You may notice I haven’t spent any time building decks with Frantic Search, and that is because honestly it feels very underpowered. To take full advantage of it, you need either 3 lands or a land that produces more than one mana in order to gain mana from it, which means drawing Tolarian Academy or playing with Sapphire Medallion, or having High Tide, and none of that sounds particularly appealing. I believe this was initially used in Worldgorger Dragon combo, but that deck has since become unplayable as it’s a combo deck that uses the graveyard, making it the same deck as Ichorid, but slower and therefore worse.

And I can see the comments now defending some sort of deck with Frantic Search AND Gush for extra cards to discard, but this is the definition of a nonbo and the kind of deckbuilding you should avoid. Honestly, any deck that would like to make good use of Frantic Search could already run [card]Bazaar of Baghdad[/card], which is much faster and just an overall better card. It’s a little ‘Bazaar’ to me that Bazaar has been legal for as long as it has and Frantic Search has been restricted for all that time when it’s just so much better.

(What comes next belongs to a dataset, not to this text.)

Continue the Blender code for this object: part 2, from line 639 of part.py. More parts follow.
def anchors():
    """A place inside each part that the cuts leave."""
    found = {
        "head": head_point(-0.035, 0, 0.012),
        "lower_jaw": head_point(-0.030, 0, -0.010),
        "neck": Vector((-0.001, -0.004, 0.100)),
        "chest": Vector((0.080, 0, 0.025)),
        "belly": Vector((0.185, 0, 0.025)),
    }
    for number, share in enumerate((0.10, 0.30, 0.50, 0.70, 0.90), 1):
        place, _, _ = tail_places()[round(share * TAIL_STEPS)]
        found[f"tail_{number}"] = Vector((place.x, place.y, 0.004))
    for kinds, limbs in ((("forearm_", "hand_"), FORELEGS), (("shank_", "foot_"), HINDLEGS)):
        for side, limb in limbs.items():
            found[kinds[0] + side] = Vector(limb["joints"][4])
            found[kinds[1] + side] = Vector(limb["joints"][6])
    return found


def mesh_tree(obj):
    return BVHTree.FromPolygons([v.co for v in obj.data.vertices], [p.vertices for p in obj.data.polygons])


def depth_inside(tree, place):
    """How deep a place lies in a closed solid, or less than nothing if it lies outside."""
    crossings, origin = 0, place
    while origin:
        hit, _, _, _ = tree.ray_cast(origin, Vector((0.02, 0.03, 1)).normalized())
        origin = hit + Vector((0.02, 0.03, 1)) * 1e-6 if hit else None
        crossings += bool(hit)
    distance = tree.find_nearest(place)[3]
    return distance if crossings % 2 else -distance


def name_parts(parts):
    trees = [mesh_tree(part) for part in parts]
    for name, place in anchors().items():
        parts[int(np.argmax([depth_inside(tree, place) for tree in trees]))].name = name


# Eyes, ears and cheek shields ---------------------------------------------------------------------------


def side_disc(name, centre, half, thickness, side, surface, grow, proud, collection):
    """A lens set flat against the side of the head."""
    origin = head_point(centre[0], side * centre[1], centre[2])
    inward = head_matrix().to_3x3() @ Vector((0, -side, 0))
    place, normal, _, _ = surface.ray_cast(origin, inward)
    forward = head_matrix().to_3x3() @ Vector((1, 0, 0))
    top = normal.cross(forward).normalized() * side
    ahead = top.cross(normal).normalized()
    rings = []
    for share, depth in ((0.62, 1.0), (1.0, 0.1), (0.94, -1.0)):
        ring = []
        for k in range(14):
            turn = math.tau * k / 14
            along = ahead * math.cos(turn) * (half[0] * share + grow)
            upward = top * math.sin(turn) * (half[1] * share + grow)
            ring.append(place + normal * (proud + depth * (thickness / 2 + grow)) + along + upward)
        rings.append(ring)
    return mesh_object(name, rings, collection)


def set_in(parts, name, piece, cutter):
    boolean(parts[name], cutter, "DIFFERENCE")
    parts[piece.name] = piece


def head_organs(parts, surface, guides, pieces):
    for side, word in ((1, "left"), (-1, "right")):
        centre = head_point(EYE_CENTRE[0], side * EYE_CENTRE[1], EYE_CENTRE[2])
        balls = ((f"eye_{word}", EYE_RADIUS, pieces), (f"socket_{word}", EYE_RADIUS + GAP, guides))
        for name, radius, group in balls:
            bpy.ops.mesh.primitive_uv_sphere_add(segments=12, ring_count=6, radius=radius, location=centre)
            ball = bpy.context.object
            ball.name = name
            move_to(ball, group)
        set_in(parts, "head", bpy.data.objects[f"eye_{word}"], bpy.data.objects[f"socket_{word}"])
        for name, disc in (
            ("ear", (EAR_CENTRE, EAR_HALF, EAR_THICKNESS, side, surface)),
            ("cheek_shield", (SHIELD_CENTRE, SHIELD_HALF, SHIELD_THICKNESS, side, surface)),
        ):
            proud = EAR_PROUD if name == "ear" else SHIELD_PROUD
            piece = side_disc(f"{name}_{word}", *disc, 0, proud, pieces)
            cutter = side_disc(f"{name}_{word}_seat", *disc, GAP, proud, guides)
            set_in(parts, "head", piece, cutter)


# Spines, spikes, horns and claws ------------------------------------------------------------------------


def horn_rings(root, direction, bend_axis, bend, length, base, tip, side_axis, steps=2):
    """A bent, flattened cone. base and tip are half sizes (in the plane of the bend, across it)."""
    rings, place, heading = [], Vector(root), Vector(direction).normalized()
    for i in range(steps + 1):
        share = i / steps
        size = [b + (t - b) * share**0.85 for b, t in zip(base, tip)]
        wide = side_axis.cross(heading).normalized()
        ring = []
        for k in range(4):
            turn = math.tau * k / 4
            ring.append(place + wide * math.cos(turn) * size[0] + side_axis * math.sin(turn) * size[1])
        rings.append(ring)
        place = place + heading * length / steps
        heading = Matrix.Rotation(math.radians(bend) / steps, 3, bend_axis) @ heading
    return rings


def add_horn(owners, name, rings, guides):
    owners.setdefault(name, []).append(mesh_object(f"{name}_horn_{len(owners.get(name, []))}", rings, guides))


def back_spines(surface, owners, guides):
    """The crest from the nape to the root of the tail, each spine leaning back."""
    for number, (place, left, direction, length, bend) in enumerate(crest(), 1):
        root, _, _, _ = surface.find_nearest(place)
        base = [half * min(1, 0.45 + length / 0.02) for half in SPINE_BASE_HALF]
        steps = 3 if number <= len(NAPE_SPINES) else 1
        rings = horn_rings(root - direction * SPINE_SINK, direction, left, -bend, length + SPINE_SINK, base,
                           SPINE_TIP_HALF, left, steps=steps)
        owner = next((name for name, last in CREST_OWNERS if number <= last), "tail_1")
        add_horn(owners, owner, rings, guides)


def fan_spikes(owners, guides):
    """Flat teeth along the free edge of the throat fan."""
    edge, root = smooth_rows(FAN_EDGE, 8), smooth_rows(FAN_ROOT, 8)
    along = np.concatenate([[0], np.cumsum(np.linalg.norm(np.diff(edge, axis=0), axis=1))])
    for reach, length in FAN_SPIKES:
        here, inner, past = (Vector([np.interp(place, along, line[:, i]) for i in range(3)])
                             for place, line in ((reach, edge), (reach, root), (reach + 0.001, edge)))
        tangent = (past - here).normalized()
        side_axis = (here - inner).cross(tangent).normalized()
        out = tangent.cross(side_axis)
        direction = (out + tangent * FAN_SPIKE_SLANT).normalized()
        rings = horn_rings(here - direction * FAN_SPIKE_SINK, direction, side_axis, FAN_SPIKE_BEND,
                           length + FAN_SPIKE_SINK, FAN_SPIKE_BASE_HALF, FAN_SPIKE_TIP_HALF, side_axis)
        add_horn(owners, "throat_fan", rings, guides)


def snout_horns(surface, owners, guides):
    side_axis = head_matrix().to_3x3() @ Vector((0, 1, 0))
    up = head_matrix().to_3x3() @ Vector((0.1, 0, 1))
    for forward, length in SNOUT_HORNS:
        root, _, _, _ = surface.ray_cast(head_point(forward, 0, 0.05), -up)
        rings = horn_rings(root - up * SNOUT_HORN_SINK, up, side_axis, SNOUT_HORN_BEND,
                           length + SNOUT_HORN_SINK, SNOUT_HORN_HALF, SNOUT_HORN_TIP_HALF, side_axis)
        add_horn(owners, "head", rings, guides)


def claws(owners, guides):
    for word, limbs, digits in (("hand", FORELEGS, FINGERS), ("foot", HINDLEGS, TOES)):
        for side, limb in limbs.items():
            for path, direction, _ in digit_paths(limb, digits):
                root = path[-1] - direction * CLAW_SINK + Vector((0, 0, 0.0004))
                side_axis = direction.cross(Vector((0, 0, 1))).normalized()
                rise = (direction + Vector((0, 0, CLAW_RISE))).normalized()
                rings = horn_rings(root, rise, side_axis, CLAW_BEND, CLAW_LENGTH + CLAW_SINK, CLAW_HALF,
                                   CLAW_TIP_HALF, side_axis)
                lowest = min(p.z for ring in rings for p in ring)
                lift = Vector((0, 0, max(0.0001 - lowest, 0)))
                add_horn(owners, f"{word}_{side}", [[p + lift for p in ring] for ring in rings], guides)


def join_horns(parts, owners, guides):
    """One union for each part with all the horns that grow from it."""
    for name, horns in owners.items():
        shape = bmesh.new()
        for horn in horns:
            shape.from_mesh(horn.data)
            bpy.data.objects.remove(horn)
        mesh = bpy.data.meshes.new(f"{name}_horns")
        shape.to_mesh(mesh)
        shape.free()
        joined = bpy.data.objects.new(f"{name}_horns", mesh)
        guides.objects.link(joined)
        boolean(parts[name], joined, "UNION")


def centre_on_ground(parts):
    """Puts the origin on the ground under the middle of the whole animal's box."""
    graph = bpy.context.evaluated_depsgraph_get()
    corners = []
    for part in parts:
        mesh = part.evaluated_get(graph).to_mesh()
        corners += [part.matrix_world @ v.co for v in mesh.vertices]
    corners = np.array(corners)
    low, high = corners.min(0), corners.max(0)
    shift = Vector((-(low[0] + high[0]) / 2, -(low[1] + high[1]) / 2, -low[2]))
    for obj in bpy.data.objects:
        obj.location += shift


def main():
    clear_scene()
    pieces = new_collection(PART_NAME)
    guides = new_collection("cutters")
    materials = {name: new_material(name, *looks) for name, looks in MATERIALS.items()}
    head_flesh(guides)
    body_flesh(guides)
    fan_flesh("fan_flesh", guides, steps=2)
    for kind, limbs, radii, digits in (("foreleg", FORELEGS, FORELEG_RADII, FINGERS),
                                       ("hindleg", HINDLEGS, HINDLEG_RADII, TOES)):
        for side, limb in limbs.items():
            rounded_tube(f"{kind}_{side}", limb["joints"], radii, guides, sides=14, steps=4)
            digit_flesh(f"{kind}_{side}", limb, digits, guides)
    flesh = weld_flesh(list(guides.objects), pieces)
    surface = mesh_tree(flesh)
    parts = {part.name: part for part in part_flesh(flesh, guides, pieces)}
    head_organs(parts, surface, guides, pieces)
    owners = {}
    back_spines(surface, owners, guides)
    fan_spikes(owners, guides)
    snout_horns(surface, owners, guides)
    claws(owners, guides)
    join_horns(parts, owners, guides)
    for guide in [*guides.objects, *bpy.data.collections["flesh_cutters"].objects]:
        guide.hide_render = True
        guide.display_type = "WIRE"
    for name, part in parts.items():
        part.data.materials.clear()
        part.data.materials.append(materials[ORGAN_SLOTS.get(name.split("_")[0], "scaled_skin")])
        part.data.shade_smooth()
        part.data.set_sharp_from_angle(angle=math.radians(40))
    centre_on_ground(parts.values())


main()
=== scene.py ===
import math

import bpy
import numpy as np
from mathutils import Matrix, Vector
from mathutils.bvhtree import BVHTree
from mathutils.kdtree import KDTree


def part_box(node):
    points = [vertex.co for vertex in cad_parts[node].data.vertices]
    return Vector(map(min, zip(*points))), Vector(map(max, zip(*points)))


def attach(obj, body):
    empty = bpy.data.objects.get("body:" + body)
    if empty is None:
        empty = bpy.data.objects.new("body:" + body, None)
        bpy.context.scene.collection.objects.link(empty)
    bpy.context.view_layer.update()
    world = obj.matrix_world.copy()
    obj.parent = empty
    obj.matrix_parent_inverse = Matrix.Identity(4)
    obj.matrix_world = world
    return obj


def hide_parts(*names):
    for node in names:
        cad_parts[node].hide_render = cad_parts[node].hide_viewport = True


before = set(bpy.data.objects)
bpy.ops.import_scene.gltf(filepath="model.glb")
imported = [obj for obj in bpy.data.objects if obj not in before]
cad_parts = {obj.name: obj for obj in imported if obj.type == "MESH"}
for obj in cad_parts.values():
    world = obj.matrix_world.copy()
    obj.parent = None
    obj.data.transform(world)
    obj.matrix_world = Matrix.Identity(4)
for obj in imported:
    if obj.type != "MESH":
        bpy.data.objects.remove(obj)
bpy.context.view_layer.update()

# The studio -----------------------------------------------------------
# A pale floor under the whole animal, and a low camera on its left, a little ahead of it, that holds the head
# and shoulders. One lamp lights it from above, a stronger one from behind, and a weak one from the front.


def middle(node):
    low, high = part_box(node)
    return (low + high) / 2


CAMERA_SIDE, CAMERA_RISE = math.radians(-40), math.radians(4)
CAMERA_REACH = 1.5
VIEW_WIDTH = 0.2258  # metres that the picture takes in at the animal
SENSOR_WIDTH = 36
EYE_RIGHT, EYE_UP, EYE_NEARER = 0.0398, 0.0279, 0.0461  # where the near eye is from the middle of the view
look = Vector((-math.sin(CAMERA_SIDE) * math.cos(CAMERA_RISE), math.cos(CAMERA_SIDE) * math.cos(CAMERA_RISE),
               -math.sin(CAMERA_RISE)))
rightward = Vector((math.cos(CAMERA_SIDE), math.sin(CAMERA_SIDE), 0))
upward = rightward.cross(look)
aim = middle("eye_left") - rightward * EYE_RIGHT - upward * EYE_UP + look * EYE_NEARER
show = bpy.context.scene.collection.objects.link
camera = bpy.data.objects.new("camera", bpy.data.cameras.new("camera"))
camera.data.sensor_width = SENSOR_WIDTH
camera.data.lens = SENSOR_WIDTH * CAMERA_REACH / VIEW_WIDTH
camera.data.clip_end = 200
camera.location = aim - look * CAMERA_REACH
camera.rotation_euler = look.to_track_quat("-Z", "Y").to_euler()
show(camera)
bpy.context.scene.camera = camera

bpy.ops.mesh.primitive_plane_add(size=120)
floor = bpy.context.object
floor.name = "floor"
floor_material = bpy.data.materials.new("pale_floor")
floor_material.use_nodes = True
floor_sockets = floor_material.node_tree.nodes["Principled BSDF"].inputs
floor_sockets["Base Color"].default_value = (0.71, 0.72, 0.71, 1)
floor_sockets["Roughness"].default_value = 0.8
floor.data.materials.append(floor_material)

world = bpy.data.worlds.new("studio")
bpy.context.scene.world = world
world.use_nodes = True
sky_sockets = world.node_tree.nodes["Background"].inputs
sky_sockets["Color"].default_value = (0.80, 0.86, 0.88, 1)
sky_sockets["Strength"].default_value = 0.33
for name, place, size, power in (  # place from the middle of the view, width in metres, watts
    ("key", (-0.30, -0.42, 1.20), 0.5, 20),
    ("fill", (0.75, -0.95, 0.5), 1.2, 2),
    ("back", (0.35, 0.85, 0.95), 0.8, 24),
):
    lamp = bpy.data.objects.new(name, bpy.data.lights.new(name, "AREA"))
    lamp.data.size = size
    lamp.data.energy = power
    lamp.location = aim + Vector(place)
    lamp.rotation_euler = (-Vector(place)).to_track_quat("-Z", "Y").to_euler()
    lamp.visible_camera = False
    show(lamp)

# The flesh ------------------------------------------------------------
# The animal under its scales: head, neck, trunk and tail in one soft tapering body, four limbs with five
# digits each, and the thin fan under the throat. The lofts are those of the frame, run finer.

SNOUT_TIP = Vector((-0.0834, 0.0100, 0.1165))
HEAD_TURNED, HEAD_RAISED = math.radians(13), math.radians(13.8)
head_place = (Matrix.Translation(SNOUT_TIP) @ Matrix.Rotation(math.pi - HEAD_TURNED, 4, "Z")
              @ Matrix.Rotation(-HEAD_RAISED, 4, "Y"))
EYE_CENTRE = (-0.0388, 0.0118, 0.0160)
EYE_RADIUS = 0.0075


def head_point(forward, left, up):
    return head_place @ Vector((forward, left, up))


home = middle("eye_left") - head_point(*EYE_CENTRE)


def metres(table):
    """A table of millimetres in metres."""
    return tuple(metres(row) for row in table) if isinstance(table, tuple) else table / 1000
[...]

As I don’t think ill be able to attend States this year, I’ll at least show you what I would have played if I went:

Perhaps the Burst Lightnings would be better off as one last creature like Ember Hauler or even Tunnel Ignus, even though my first impression of the Ignus is that he is quite weak. He’s good against a ramp style deck but is just plain bad as a way of hosing decks with fetchlands. The sideboard is intuitive. With the new set, Manic Vandal gains a lot of value from people trying to metalcraft, and I’ve borrowed Anthony Eason’s sideboard plan of 4 Goblin Bushwhacker, 4 Devastating Summons because it’s quite devastating against decks that have no immediate answer to the combo in the form of cheap removal or lots of creatures. And lastly, Molten-Tail Masticore is an out to Kor Firewalker.